Canada’s unemployment rate this year reached a 40-year low; gross domestic product growth in the most recent quarter was announced at a better-than-expected 3.7 percent.

But Trudeau also suffered several wounds — many of them self-inflicted. He was ridiculed for a diplomatically awkward trip to India and was rebuked by Canada’s ethics watchdog for a family vacation that broke conflict-of-interest laws. His government has weathered a turbulent relationship with President Trump and has found itself embroiled in diplomatic disputes with Saudi Arabia, the Philippines and China.

In February, allegations surfaced that Trudeau and senior government officials had inappropriately pressured Jody ­Wilson-Raybould, the country’s attorney general, to reach an out-of-court settlement with SNC-Lavalin, an engineering firm in Trudeau’s home province of Quebec charged with bribery and corruption.

In nationally televised parliamentary hearings, Wilson-Raybould accused government officials of making “veiled threats” and demoting her when she refused to succumb to the pressure.

The allegations set off a political firestorm and triggered several high-profile resignations from government. Having sold Canadians on running a government beyond reproach that would be open to diverse views, Trudeau stood accused of shady backroom dealings and judicial interference, of being a fake feminist, and of bullying Wilson-Raybould, an indigenous woman.

The election is essentially coming at roughly the last possible minute given that Canadian law requires that elections be held at least every four years, but it is coming at an especially inauspicious time for Trudeau and his Liberal Party. As I noted back in August, polling at that time was showing that Trudeau’s majority was in jeopardy, and this was consistent with other national polling that has taken place over the past several months showing a tight race nationally between Trudeau’s Liberal Party and the Conservative Party which is led by Andrew Scheer, a Member of Parliament from Saskatchewan. Based on these numbers, neither of Canada’s two major parties would walk away with enough seats to form a majority.
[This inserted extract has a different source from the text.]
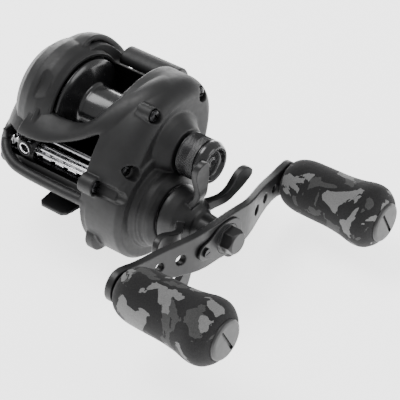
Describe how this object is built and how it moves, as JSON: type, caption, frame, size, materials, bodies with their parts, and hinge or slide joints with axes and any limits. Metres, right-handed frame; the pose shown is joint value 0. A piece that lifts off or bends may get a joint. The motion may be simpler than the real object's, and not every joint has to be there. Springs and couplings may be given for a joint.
{
  "type": "baitcasting fishing reel",
  "caption": "Low-profile baitcasting fishing reel with a level wind, star drag, spool tension knob, thumb bar and swept double handle with foam power knobs.",
  "frame": {"origin": "middle of the reel foot's flat underside, where the reel sits on a rod's reel seat", "axes": "+X to the handle side along the spool axis, +Y to the thumb bar and the angler, +Z away from the rod"},
  "size_m": [0.1226, 0.11, 0.061],
  "materials": {
    "body_black": "soft matte black",
    "black_aluminium": "black anodised satin",
    "gloss_aluminium": "gloss black anodised",
    "black_steel": "black oxide, bright edges",
    "steel": "ground",
    "magnet_steel": "plated",
    "bright_metal": "polished",
    "brass": "machined",
    "dark_plastic": "moulded",
    "cap_grey": "satin dark grey",
    "foam": "closed-cell foam printed with charcoal and mid-grey camouflage"
  },
  "bodies": {
    "reel_body": {"frame": "body_black", "front_hood": "body_black", "palm_side_plate": "body_black", "gear_side_plate": "body_black", "gear_plate_screws": "black_steel", "palm_plate_screw": "black_steel", "tension_spacer": "brass", "palm_spool_bearing": "steel", "gear_spool_bearing": "steel", "pinion_bearing": "steel", "yoke_posts": "steel", "yoke_springs": "steel", "drive_bearing": "steel", "pawl_pin": "steel", "one_way_bearing": "steel", "bearing_retainer": "dark_plastic", "worm_bushings": "dark_plastic", "worm_guard": "bright_metal", "guide_rod": "steel", "reel_foot": "body_black", "foot_screws": "black_steel"},
    "crank": {"drive_shaft": "steel", "guide_drive_gear": "dark_plastic", "ratchet": "steel", "main_gear": "brass", "drag_washers": "dark_plastic", "drag_pressure_plate": "steel", "bearing_sleeve": "steel", "spring_washers": "steel", "handle_arm": "black_aluminium", "handle_nut": "black_aluminium", "nut_retainer": "black_aluminium", "retainer_screw": "black_steel", "knob_spindles": "steel"},
    "star": {"star_drag": "black_aluminium"},
    "front_knob": {"front_knob_grip": "foam", "front_knob_core": "dark_plastic", "front_knob_cap": "cap_grey"},
    "rear_knob": {"rear_knob_grip": "foam", "rear_knob_core": "dark_plastic", "rear_knob_cap": "cap_grey"},
    "spool_set": {"spool": "gloss_aluminium", "spool_shaft": "steel", "spool_pin": "steel", "brake_rotor": "gloss_aluminium"},
    "yoke": {"pinion_yoke": "dark_plastic"},
    "pinion": {"pinion_gear": "brass"},
    "clutch_bar": {"thumb_bar": "body_black", "clutch_plate": "steel"},
    "tension_cap": {"tension_knob": "black_aluminium"},
    "brake_knob": {"brake_dial": "dark_plastic"},
    "magnet_carrier": {"magnet_holder": "dark_plastic", "brake_magnets": "magnet_steel"},
    "worm": {"worm_shaft": "bright_metal", "worm_gear": "dark_plastic"},
    "guide": {"line_guide": "dark_plastic", "line_guide_ring": "bright_metal", "guide_pawl": "steel", "pawl_cap": "dark_plastic"},
    "pawl": {"anti_reverse_pawl": "steel"}
  },
  "joints": [
    {"name": "handle_turn", "type": "hinge", "parent": "reel_body", "child": "crank", "pos_m": [0, -0.0104, 0.00469], "axis": [1, 0, 0], "continuous": true},
    {"name": "star_turn", "type": "hinge", "parent": "crank", "child": "star", "pos_m": [0, -0.0104, 0.00469], "axis": [1, 0, 0], "range_deg": [-180, 180]},
    {"name": "front_knob_spin", "type": "hinge", "parent": "crank", "child": "front_knob", "pos_m": [0.05, -0.0543, 0.01023], "axis": [1, 0, 0], "continuous": true},
    {"name": "rear_knob_spin", "type": "hinge", "parent": "crank", "child": "rear_knob", "pos_m": [0.05, 0.0335, -0.00086], "axis": [1, 0, 0], "continuous": true},
    {"name": "spool_spin", "type": "hinge", "parent": "reel_body", "child": "spool_set", "pos_m": [0, 0, 0.022], "axis": [1, 0, 0], "continuous": true},
    {"name": "clutch_press", "type": "slide", "parent": "reel_body", "child": "clutch_bar", "axis": [0, 0, -1], "range_m": [0, 0.004]},
    {"name": "yoke_shift", "type": "slide", "parent": "reel_body", "child": "yoke", "axis": [1, 0, 0], "range_m": [0, 0.0008], "deforming": ["yoke_springs"]},
    {"name": "pinion_spin", "type": "hinge", "parent": "yoke", "child": "pinion", "pos_m": [0, 0, 0.022], "axis": [1, 0, 0], "continuous": true},
    {"name": "tension_turn", "type": "hinge", "parent": "reel_body", "child": "tension_cap", "pos_m": [0, 0, 0.022], "axis": [1, 0, 0], "range_deg": [-180, 360]},
    {"name": "brake_turn", "type": "hinge", "parent": "reel_body", "child": "brake_knob", "pos_m": [0, 0, 0.022], "axis": [1, 0, 0], "range_deg": [0, 270]},
    {"name": "magnet_slide", "type": "slide", "parent": "reel_body", "child": "magnet_carrier", "axis": [1, 0, 0], "range_m": [0, 0.002]},
    {"name": "worm_spin", "type": "hinge", "parent": "reel_body", "child": "worm", "pos_m": [0, -0.0209, 0.01365], "axis": [1, 0, 0], "continuous": true},
    {"name": "guide_slide", "type": "slide", "parent": "reel_body", "child": "guide", "axis": [1, 0, 0], "range_m": [0, 0.022]},
    {"name": "pawl_rock", "type": "hinge", "parent": "reel_body", "child": "pawl", "pos_m": [0, -0.01, -0.0068], "axis": [1, 0, 0], "range_deg": [-8, 0]}
  ],
  "couplings": [
    {"joint": "pinion_spin", "follows": "handle_turn", "ratio": -6.7692},
    {"joint": "spool_spin", "follows": "handle_turn", "ratio": -6.7692},
    {"joint": "worm_spin", "follows": "handle_turn", "ratio": -3.0588},
    {"joint": "yoke_shift", "follows": "clutch_press", "ratio": 0.2},
    {"joint": "brake_turn", "follows": "magnet_slide", "rad_per_m": 2356.2}
  ]
}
This would mean that there would either be a minority government, a hung Parliament, or that one of the parties would be required to enter into a coalition agreement with one of the minor parties. This last alternative would seem to benefit Trudeau since the major lesser party, the New Democrats, tend to be to the left in the Canadian political spectrum and are more likely to agree to a governing agreement with the Liberals than the Conservatives. However, there are other reasons for Trudeau to worry about his own long-term survival.

As I described it back in August, the scandal involves Trudeau’s apparent use of his office to intervene in the investigation of a major Canadian-based corporation:

The Wall Street Journal has an excellent article summarizing what has happened. Unfortunately, that article is behind a paywall. Basically, though involves the connections between Trudeau and those around him and an engineering firm called SNC-Lavalin. The scandal itself dates back to before Trudeau became Prime Minister to a lawsuit filed by law enforcement charging the company with corruption and fraud regarding its dealings with the Libyan government over a ten-year period from 2001 to 2011. This, of course, was a period when the country was still ruled by Muammar Gadhafi and his cohorts. After these charges were filed, the company threatened to move its headquarters from Montreal to London, England.

Trudeau apparently personally intervened in the matter, citing the fact that the move could cost as many as 9,000 jobs as well as economic dislocation for businesses that relied on SNC-Lavalin. Due to the fact that there is a record of a long lobbying record between the company and Trudeau and other top Liberal Party officials has led some to allege that Trudeau’s personal involvement and the allegation that he pressured Canada’s Attorney General to settle the above-referenced lawsuit without going to trial. As a result, the allegation has been that Trudeau and other party officials were trying to get a favorable resolution of the lawsuit to advance the party’s interests in placating a corporation that had been a supporter in the past.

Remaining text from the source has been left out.